Output every line of the data exactly as it appears.

(begin)

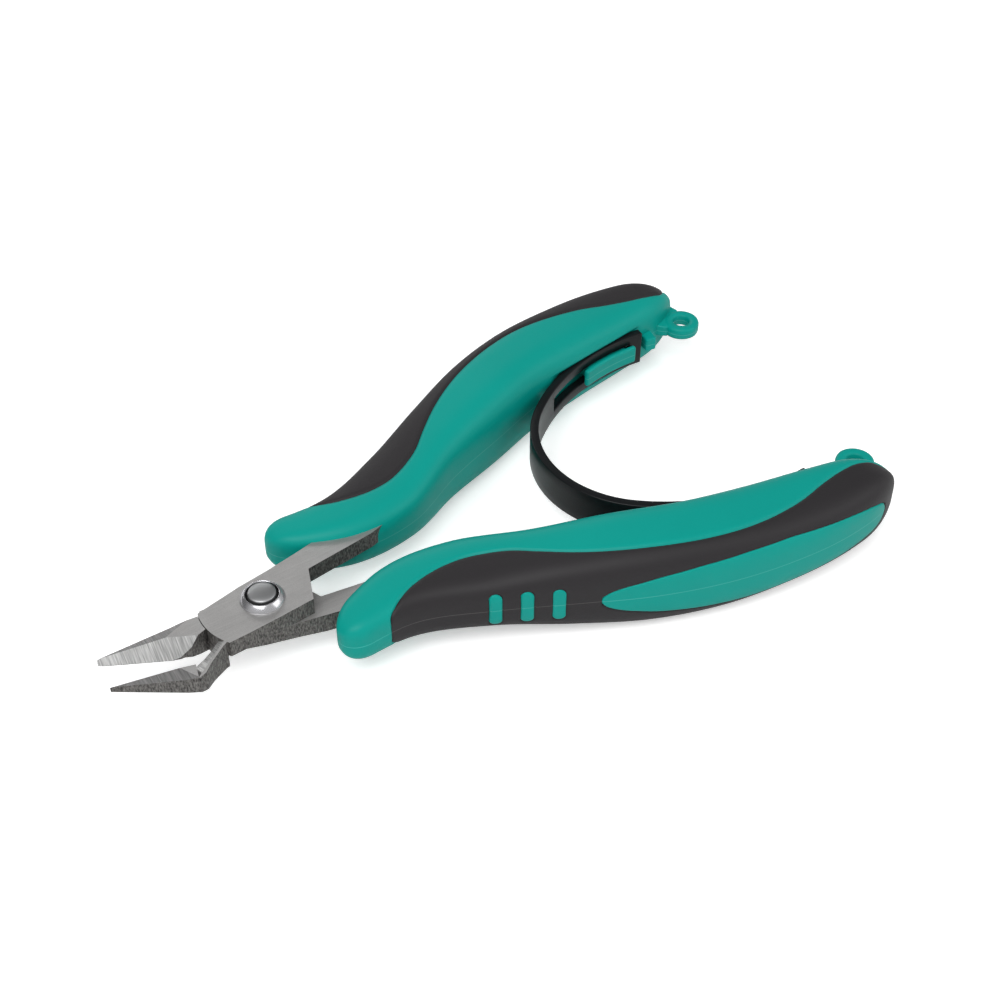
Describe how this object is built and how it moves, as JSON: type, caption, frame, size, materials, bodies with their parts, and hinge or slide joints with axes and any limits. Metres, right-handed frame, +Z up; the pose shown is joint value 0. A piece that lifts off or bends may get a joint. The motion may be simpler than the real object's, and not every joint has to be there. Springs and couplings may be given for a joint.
{
  "type": "flat nose pliers",
  "caption": "Fine-nosed flat jaw pliers for jewellery making, with lapped steel levers, soft two-colour handles and a leaf spring that opens them.",
  "frame": {"origin": "centre of the bounding box in X and Y, at the bottom of the handles", "axes": "+X along the tool from the jaws to the hang loops, +Y across it towards the handle of the upper lever, +Z up out of the plane the tool lies on and parallel to the pivot"},
  "size_m": [0.1362, 0.0774, 0.0166],
  "materials": {
    "lever_steel": "ground satin faces, matte blanked edges",
    "pin_steel": "turned and domed",
    "collar_steel": "polished",
    "core_plastic": "teal hard plastic, fine satin",
    "skin_rubber": "matte black soft overmould",
    "spring_plastic": "black, satin"
  },
  "bodies": {
    "back": {"lever_a": "lever_steel", "pivot_pin": "pin_steel", "pivot_collar": "collar_steel", "handle_core_back": "core_plastic", "handle_skin_back": "skin_rubber", "leaf_spring": "spring_plastic"},
    "front": {"lever_b": "lever_steel", "handle_core_front": "core_plastic", "handle_skin_front": "skin_rubber"}
  },
  "joints": [
    {"name": "pivot", "type": "hinge", "parent": "back", "child": "front", "pos_m": [-0.0404, 0, 0.00831], "axis": [0, 0, 1], "range_deg": [-2, 11.2], "stiffness_Nm_per_rad": 1, "deforming": ["leaf_spring"]}
  ]
}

(end)

* [EXERCISE RESULT]:
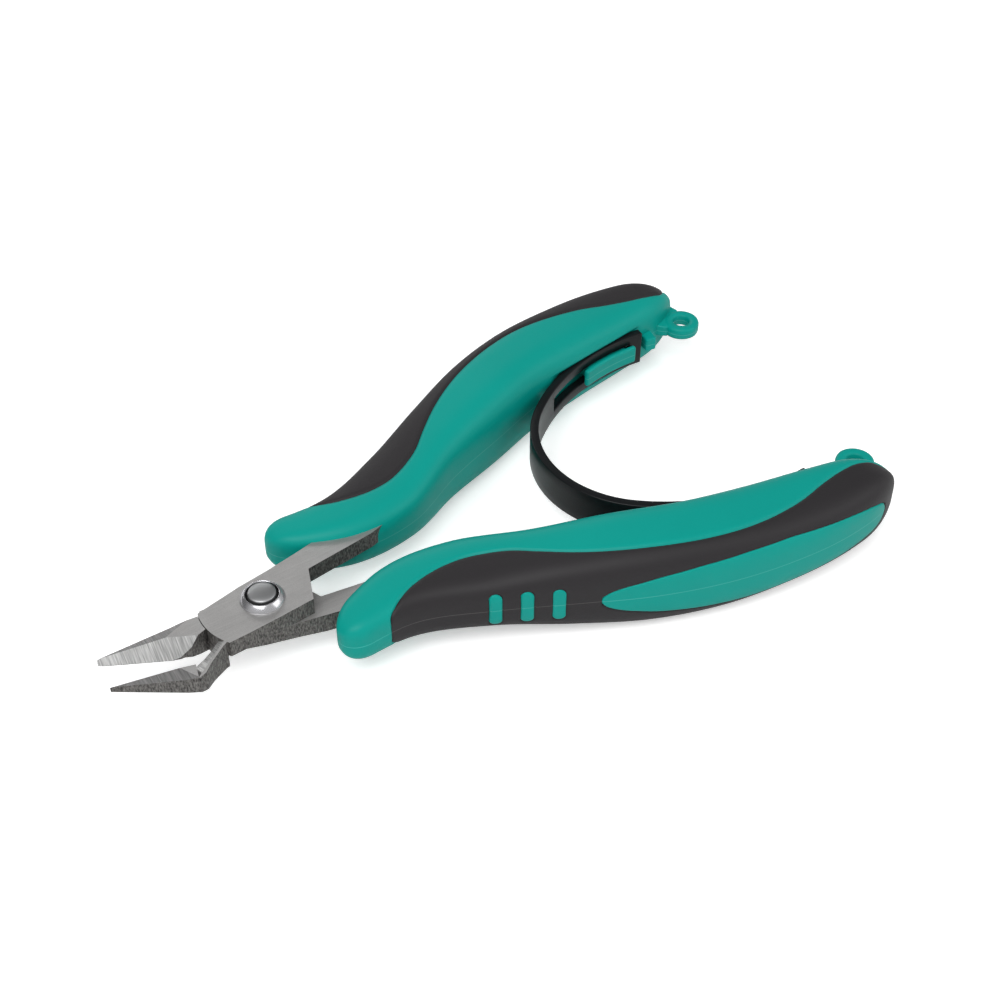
Describe how this object is built and how it moves, as JSON: type, caption, frame, size, materials, bodies with their parts, and hinge or slide joints with axes and any limits. Metres, right-handed frame, +Z up; the pose shown is joint value 0. A piece that lifts off or bends may get a joint. The motion may be simpler than the real object's, and not every joint has to be there. Springs and couplings may be given for a joint.
{
  "type": "flat nose pliers",
  "caption": "Fine-nosed flat jaw pliers for jewellery making, with lapped steel levers, soft two-colour handles and a leaf spring that opens them.",
  "frame": {"origin": "centre of the bounding box in X and Y, at the bottom of the handles", "axes": "+X along the tool from the jaws to the hang loops, +Y across it towards the handle of the upper lever, +Z up out of the plane the tool lies on and parallel to the pivot"},
  "size_m": [0.1362, 0.0774, 0.0166],
  "materials": {
    "lever_steel": "ground satin faces, matte blanked edges",
    "pin_steel": "turned and domed",
    "collar_steel": "polished",
    "core_plastic": "teal hard plastic, fine satin",
    "skin_rubber": "matte black soft overmould",
    "spring_plastic": "black, satin"
  },
  "bodies": {
    "back": {"lever_a": "lever_steel", "pivot_pin": "pin_steel", "pivot_collar": "collar_steel", "handle_core_back": "core_plastic", "handle_skin_back": "skin_rubber", "leaf_spring": "spring_plastic"},
    "front": {"lever_b": "lever_steel", "handle_core_front": "core_plastic", "handle_skin_front": "skin_rubber"}
  },
  "joints": [
    {"name": "pivot", "type": "hinge", "parent": "back", "child": "front", "pos_m": [-0.0404, 0, 0.00831], "axis": [0, 0, 1], "range_deg": [-2, 11.2], "stiffness_Nm_per_rad": 1, "deforming": ["leaf_spring"]}
  ]
}